A system grate is mounted in the lower third of the vertical furnace. This grate, which is pivoted on a revolving axle, includes a 30 roof with a plurality of slots and a plurality of paddles mounted on the roof. Respective spaces are arranged around the system grate between the system grate and internal walls of the vertical furnace.
An ash after-burning chamber is provided underneath the system grate, wherein the carbon, ashes and inert matters (resting on the system grate) are conveyed through the slots in the roof and the respective spaces around the system grate in the ash after burning.
The system grate includes a gasification zone and a coke bed.
The incompletely burnt gas is flammable with a low calorific value.
Preferably, each of the chambers of the vortex burning chamber is substantially cylindrical, and the second chamber has an ash-collecting compartment in a lower portion of enlarged cross-section. The outlet portion in the second chamber is in an upper portion of the second chamber and diverges outwardly therefrom.
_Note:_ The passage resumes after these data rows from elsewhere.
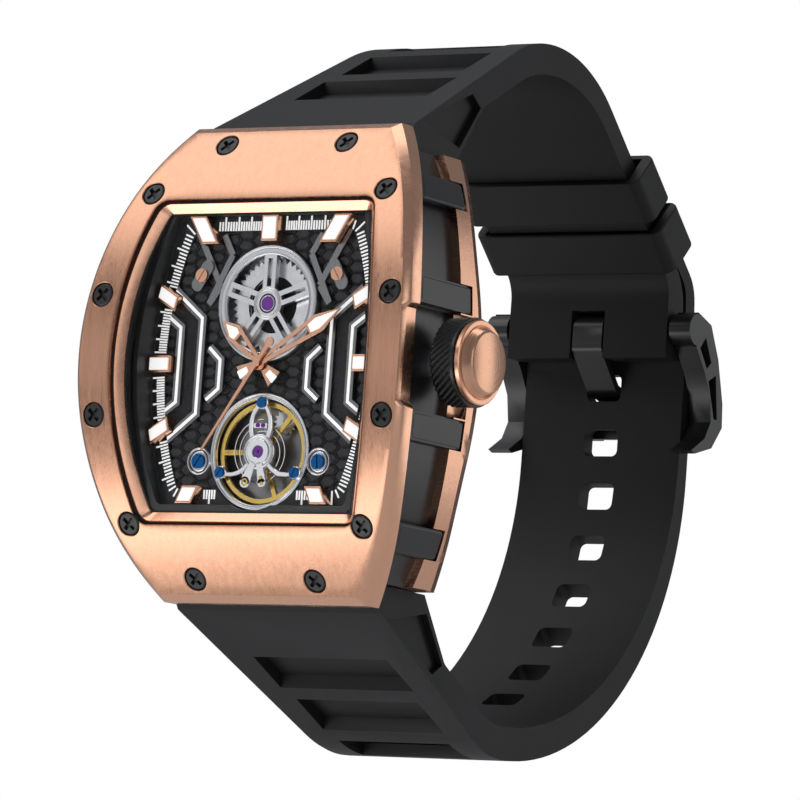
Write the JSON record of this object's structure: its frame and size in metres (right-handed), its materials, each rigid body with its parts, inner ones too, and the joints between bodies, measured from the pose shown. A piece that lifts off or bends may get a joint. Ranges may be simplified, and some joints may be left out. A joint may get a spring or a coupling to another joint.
{
  "type": "tonneau wristwatch",
  "caption": "Tonneau wristwatch: curved rose-gold bezel, openworked dial, black case and crown, and a rubber strap closed by a pin buckle.",
  "frame": {"origin": "centre of the wrist opening inside the closed strap, level with the middle of the dial", "axes": "+X towards the crown, +Y away from the viewer (the dial faces -Y), +Z towards twelve o'clock"},
  "size_m": [0.0461, 0.0769, 0.0772],
  "materials": {
    "rose_gold": "brushed upright, polished bevels",
    "black_metal": "satin",
    "sapphire": "polished",
    "black_rubber": "matt",
    "dial_black": "matt",
    "brushed_steel": "brushed",
    "polished_steel": "polished",
    "white_lume": "matt",
    "blue_steel": "polished",
    "ruby": "polished",
    "gold": "polished"
  },
  "bodies": {
    "case": {"bezel": "rose_gold", "bezel_screws": "black_metal", "crystal": "sapphire", "crystal_gasket": "black_rubber", "bezel_gasket": "black_rubber", "case_middle": "black_metal", "case_back": "rose_gold", "back_gasket": "black_rubber", "back_crystal": "sapphire", "back_glass_ring": "black_rubber", "back_screws": "black_metal", "strap_screws": "black_metal", "minute_flange": "dial_black", "dial_plate": "dial_black", "dial_frames": "brushed_steel", "frame_inlays": "white_lume", "hour_markers": "rose_gold", "marker_lume": "white_lume", "upper_struts": "brushed_steel", "strut_plates": "brushed_steel", "dial_screws": "rose_gold", "barrel_bridge": "polished_steel", "barrel_jewel": "ruby", "balance_ring": "polished_steel", "balance_bridge": "polished_steel", "ring_screws": "blue_steel", "bridge_screws": "blue_steel", "balance_jewel": "ruby", "regulator": "gold", "hairspring": "polished_steel", "main_plate": "brushed_steel", "movement_ring": "brushed_steel", "rear_bridge": "brushed_steel", "rotor_post": "polished_steel", "crown_tube": "polished_steel", "upper_strap": "black_rubber", "lower_strap": "black_rubber", "fixed_keeper": "black_rubber", "buckle_bar": "black_metal"},
    "minute_hand": {"minute_hand": "rose_gold", "minute_lume": "white_lume"},
    "hour_hand": {"hour_hand": "rose_gold", "hour_lume": "white_lume"},
    "seconds_hand": {"seconds_hand": "rose_gold"},
    "barrel": {"barrel_wheel": "polished_steel"},
    "balance": {"balance_wheel": "gold", "balance_staff": "polished_steel"},
    "escape_wheel": {"escape_wheel": "brushed_steel"},
    "pallet_fork": {"pallet_fork": "brushed_steel"},
    "rotor": {"rotor": "polished_steel"},
    "setting_lever": {"setting_lever": "polished_steel"},
    "crown": {"crown_grip": "black_metal", "crown_cap": "rose_gold", "stem": "brushed_steel"},
    "free_keeper": {"free_keeper": "black_rubber"},
    "buckle_frame": {"buckle_frame": "black_metal"},
    "buckle_prong": {"buckle_prong": "black_metal"}
  },
  "joints": [
    {"name": "minute_turn", "type": "hinge", "parent": "case", "child": "minute_hand", "pos_m": [0, -0.037, -0.00047], "axis": [0, 1, 0], "continuous": true},
    {"name": "hour_turn", "type": "hinge", "parent": "case", "child": "hour_hand", "pos_m": [0, -0.037, -0.00047], "axis": [0, 1, 0], "continuous": true},
    {"name": "seconds_turn", "type": "hinge", "parent": "case", "child": "seconds_hand", "pos_m": [0, -0.037, -0.00047], "axis": [0, 1, 0], "continuous": true},
    {"name": "barrel_turn", "type": "hinge", "parent": "case", "child": "barrel", "pos_m": [0, -0.037, 0.00585], "axis": [0, 1, 0], "continuous": true},
    {"name": "balance_swing", "type": "hinge", "parent": "case", "child": "balance", "pos_m": [0, -0.037, -0.00955], "axis": [0, 1, 0], "range_deg": [-270, 270]},
    {"name": "escape_turn", "type": "hinge", "parent": "case", "child": "escape_wheel", "pos_m": [0.0019, -0.037, -0.0062], "axis": [0, 1, 0], "continuous": true},
    {"name": "fork_rock", "type": "hinge", "parent": "case", "child": "pallet_fork", "pos_m": [-0.0004, -0.037, -0.0069], "axis": [0, 1, 0], "range_deg": [-5, 5]},
    {"name": "rotor_turn", "type": "hinge", "parent": "case", "child": "rotor", "pos_m": [0, -0.037, 0], "axis": [0, 1, 0], "continuous": true},
    {"name": "crown_pull", "type": "slide", "parent": "case", "child": "setting_lever", "axis": [1, 0, 0], "range_m": [0, 0.0015]},
    {"name": "crown_turn", "type": "hinge", "parent": "setting_lever", "child": "crown", "pos_m": [0.0212, -0.0338, 0], "axis": [1, 0, 0], "continuous": true},
    {"name": "keeper_slide", "type": "slide", "parent": "case", "child": "free_keeper", "axis": [0, -0.7312, 0.6821], "range_m": [0, 0.005]},
    {"name": "frame_swing", "type": "hinge", "parent": "case", "child": "buckle_frame", "pos_m": [0, 0.02785, 0.0122], "axis": [1, 0, 0], "range_deg": [0, 2]},
    {"name": "prong_swing", "type": "hinge", "parent": "buckle_frame", "child": "buckle_prong", "pos_m": [0, 0.02785, 0.0122], "axis": [1, 0, 0], "range_deg": [0, 2]}
  ],
  "couplings": [
    {"joint": "hour_turn", "follows": "minute_turn", "ratio": 0.083333}
  ]
}
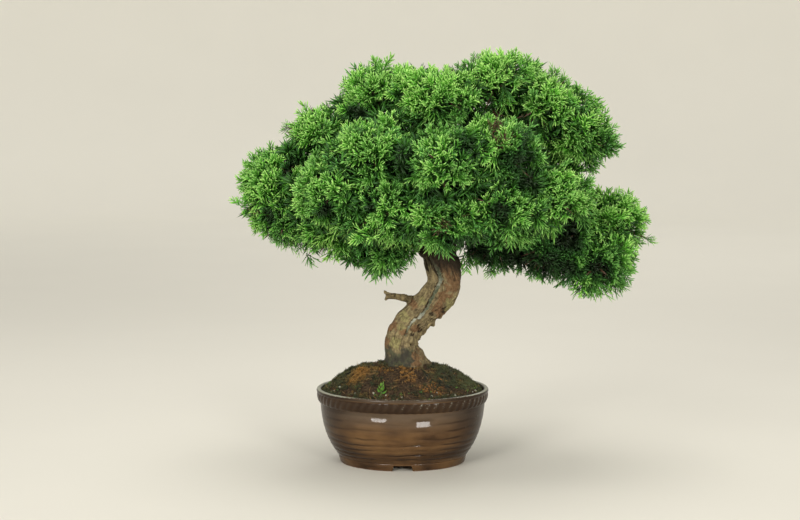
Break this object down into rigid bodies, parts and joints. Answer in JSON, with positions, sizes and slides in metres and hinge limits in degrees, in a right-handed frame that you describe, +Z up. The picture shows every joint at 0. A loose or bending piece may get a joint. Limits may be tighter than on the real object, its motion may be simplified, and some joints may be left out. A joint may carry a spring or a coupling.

In a preferred embodiment, the temperature in the first chamber is approximately 1600 is approximately 1850
Viewed in yet another aspect, the present invention provides an apparatus for burning waste material, wherein the apparatus does not produce slag, wherein substantially reduced operating temperatures are utilized, and wherein the resulting gases can be discharged to the atmosphere at substantially reduced environmental pollution. To meet these objectives, the apparatus includes a vertical furnace having a top portion, an intermediate portion, and a bottom portion, respectively; and means are provided for delivering waste materials to the top portion of the furnace, such that the waste materials pass through the furnace and are substantially heated. A grate is disposed within the intermediate portion of the furnace through which the heated waste materials are passed, thereby producing ashes which fall to the bottom portion of the furnace for subsequent removal, and thereby further producing a flammable gas mixture (lean gas, which is the mixture of the pyrolysis gas and the carbon monoxide gas). A two-stage vortex combustion chamber is provided, including a first substantially-horizontal chamber for receiving and partially oxidizing the flammable gas mixture, and further including a second substantially-vertical chamber communicating with the first chamber for substantially completely oxidizing the flammable gas mixture. Means are provided for generating a vortex action in the second chamber as the partially-oxidized flammable gas mixture is discharged from the first chamber into the second chamber; and further means are provided for introducing primary air or oxygen into at least one of the chambers in the two-stage vortex combustion chamber, wherein the resulting gas discharged from the two-stage vortex combustion chamber is relatively free of pollutants.
These and other objects of the present invention will become apparent from a reading of the following specification taken in conjunction with the enclosed drawings.
This application is a division of application Ser. No. 08/746,641, filed Nov. 13, 1996, now U.S. Pat. No. 5,746,142, which is a division of application Ser. No. 08/399,847, filed Mar. 7, 1995 and now U.S. Pat. No. 5,588,381.